Entravision Communications (EVC) owns 53 television stations and 48 radio stations that cater to Hispanic audiences (20 TV stations and 47 radio stations located within the top 50 US Hispanic markets), and it is likely to acquire more stations to add new territories and strengthen its position in regions in which it is already present.
Accordingly, this is a play on growth of the Hispanic segment of the population; numbers and buying power. But before addressing the demographic story, we have to consider an aspect of EVC some may find very challenging.
Like many media firms, EVC is extremely leveraged, with debt at $379.9 million on December 31 versus equity amounting to a deficit of $560,000. What’s more, it usually posts net losses.
Given the experience investors have had in this generation with wild and often inappropriate explanations of financial performance (see, e.g. pro forma, a concept widely and badly misused a decade ago), many don’t want to hear that in some cases, commonly accepted notions about what balance sheets and income statements should look like ought not apply.
But that doesn’t alter the reality, which for better or worse is that some businesses find it preferable to make debt a more prominent feature of their permanent capital structures. In doing so, EVC isn’t a trailblazer, but is actually following its peers.
Don’t “worry” about finding cash to pay off debt at maturities. It won’t happen. Companies like this continually refinance this permanent part of the capital structure.
Is that OK?
Every investor must decide for himself or herself. But consider that despite a bottom-line deficit and its extreme leverage, EVC actually had enough surplus cash flow to cause it to pay a 6-cent per share special dividend in 2011, and that was a down year due to the absence of political and World Cup advertising that helped 2010, a still lackluster economy, and a derivative-related charge that had the effect of boosting interest expense.
Depreciation for media companies does not reasonably reflect ongoing costs of maintaining the asset base. That’s why Wall Street is often willing to ignore it and look instead at cash flow.

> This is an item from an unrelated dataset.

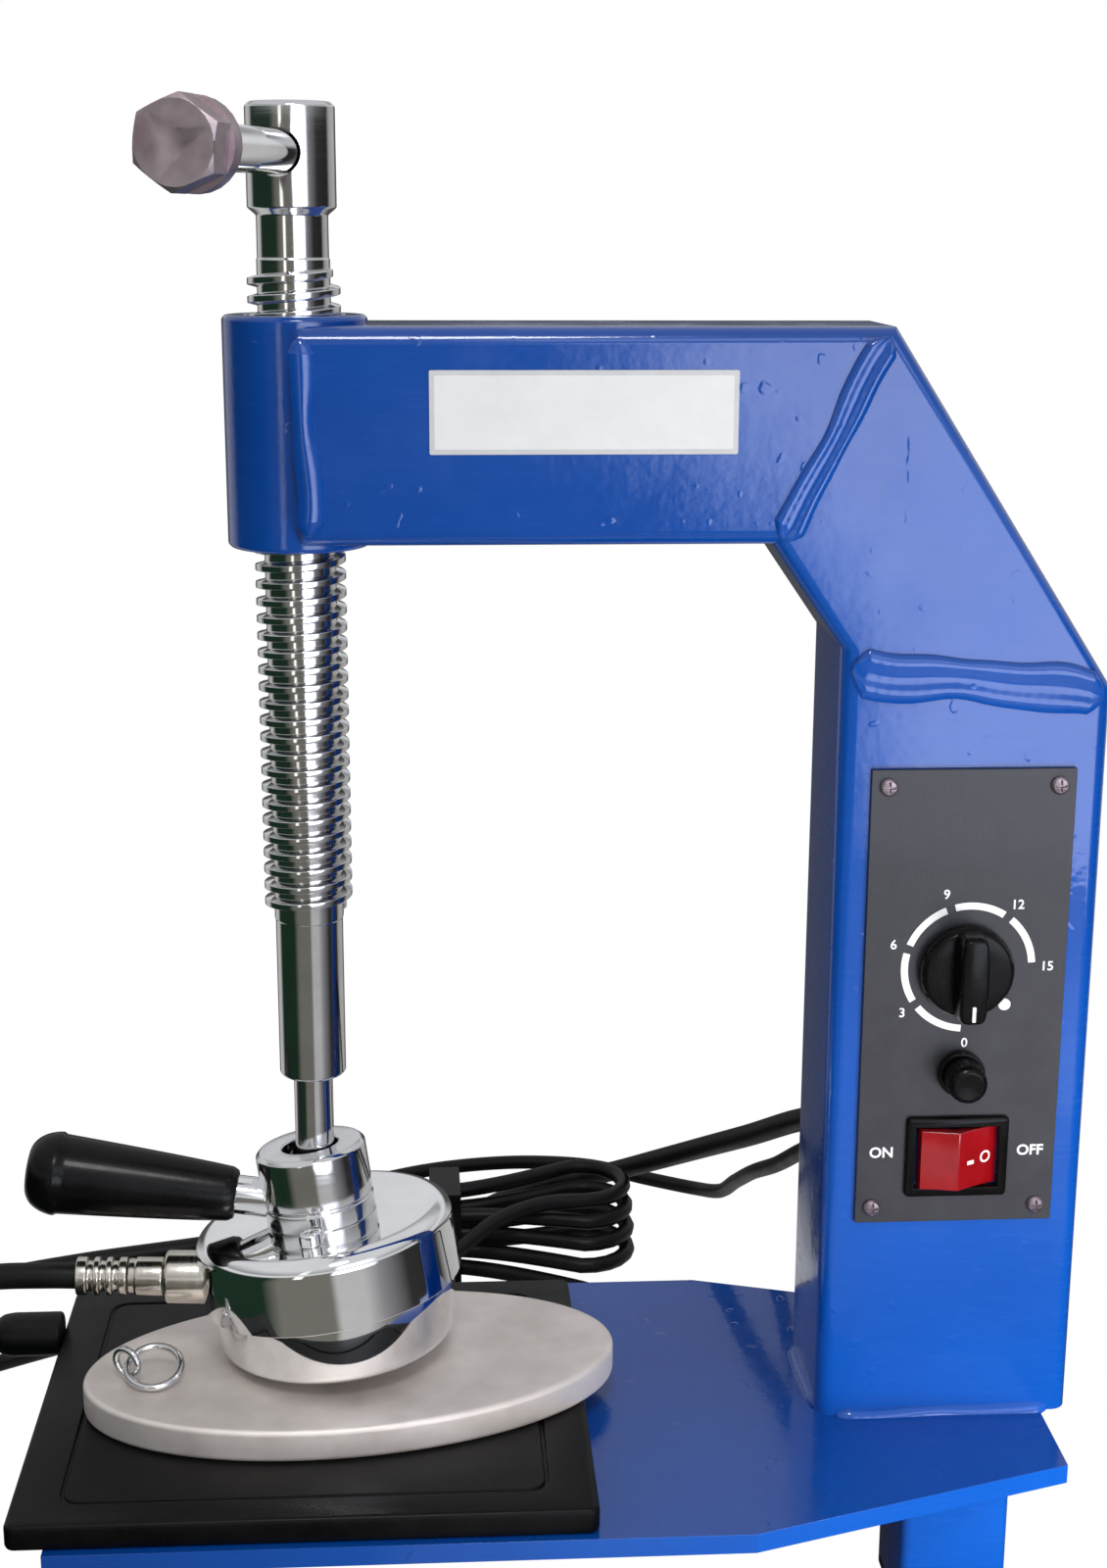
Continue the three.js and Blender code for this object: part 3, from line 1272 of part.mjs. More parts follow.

In 2011, EVC was, as noted, free-cash-flow positive and the stock price to “FCF” ratio was reasonable in the mid-teens. As to the demographics:
- Hispanics are now the largest US minority group at 16% of the population.
- The Hispanic population is growing at about eight times the rate of the rest of the population.
- About 78% of Hispanics age 5 and above speak some Spanish at home.
- Although Hispanic incomes currently are lower than for other groups, it’s on the rise, and buying power is projected to grow at nearly three times the rate of non-Hispanics through 2025.
- Hispanic families tend to be larger and younger on average than others (average of 3.4 persons age 28.4 years, versus 2.4 persons and 40.5 years of age), meaning that Hispanics tend to spend heavily on food at home, children’s clothing, footwear, household cleaning products, and mobile phones, the kinds of products that lend themselves well to broadcast advertising.
Hence, ownership of a prime vehicle for advertising to Hispanics (which, in essence, is what EVC’s television and radio stations are) seems like a nice recipe for good long-term growth.
Actually, the growth story requires more than just a potential audience. The broadcaster still has to get people to tune in. In this regard, EVC is strong. In 12 of its television markets, EVC’s local news (an important programming category), is ranked first or second among all viewers aged 18-34, regardless of language.
As to daytime and prime time programing, EVC is affiliated with Univision and its TeleFutura operation, powerhouses in Spanish-language programing. Entravision Communications is a Buy.